ASSET QUALITY REVIEW
Overall asset quality at PNC performed as expected in the challenging credit environment and remained at a manageable level. The company continued to focus on maintaining a moderate risk profile. The provision for credit losses for the second quarter of 2008 was $186 million compared with $54 million in the second quarter of 2007 and $151 million in the first quarter of 2008. The increase in the provision compared with the linked quarter was primarily attributable to general credit quality migration, including residential real estate development exposure in the commercial real estate portfolio and related sectors, and growth in total credit exposure.
Net charge-offs for the second quarter of 2008 were $112 million, or .62 percent of average loans, compared with net charge-offs of $32 million, or .20 percent, for the second quarter of 2007 and net charge-offs of $98 million, or .57 percent, for the first quarter of 2008. The increases in net charge-offs were primarily due to commercial loans in the prior year second quarter comparison and commercial real estate and consumer loans in both periods of comparison.
The allowance for loan and lease losses to total loans improved to 1.35 percent at June 30, 2008 from 1.09 percent at June 30, 2007 and 1.22 percent at March 31, 2008.
Nonperforming assets at June 30, 2008 were $733 million, or 1.00 percent of total loans and foreclosed assets, compared with ratios of .40 percent at June 30, 2007 and .87 percent at March 31, 2008. Nonperforming assets increased $473 million compared with the balance a year ago and $118 million compared with March 31, 2008. The increases were primarily due to higher nonaccrual residential real estate development loans. Nonperforming assets to total assets were .51 percent at June 30, 2008 compared with .21 percent at June 30, 2007 and .44 percent at March 31, 2008. The allowance for loan and lease losses to nonperforming loans was 142 percent at June 30, 2008, 303 percent at June 30, 2007 and 151 percent at March 31, 2008.
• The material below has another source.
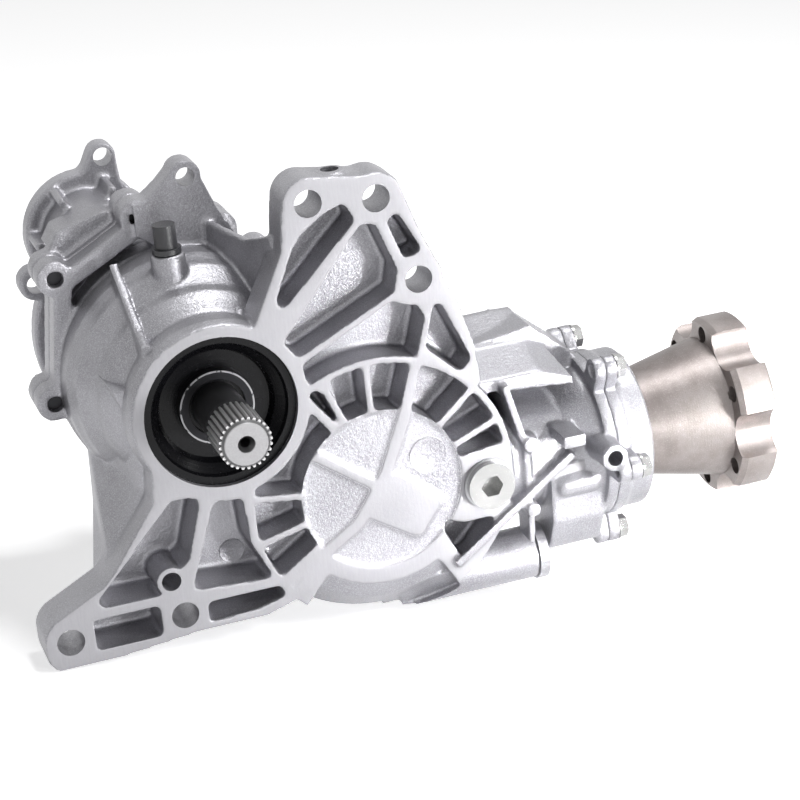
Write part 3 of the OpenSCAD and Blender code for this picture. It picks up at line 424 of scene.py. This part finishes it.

BUSINESS SEGMENT RESULTS Retail Banking
Retail Banking earned $140 million for the quarter compared with $222 million for the year-ago quarter and $195 million for the first quarter of 2008. The decline from the prior year second quarter was driven by an increase in the provision for credit losses and lower net interest income. The decline from the linked quarter was primarily attributable to the first quarter after- tax gain of $62 million related to the Visa initial public offering. The declines in both period comparisons were partially offset by the net benefits from the Yardville and Sterling acquisitions.
Retail Banking overview:
-- Customer growth continued. Reported checking relationships increased by a net 23,000 since March 31, 2008.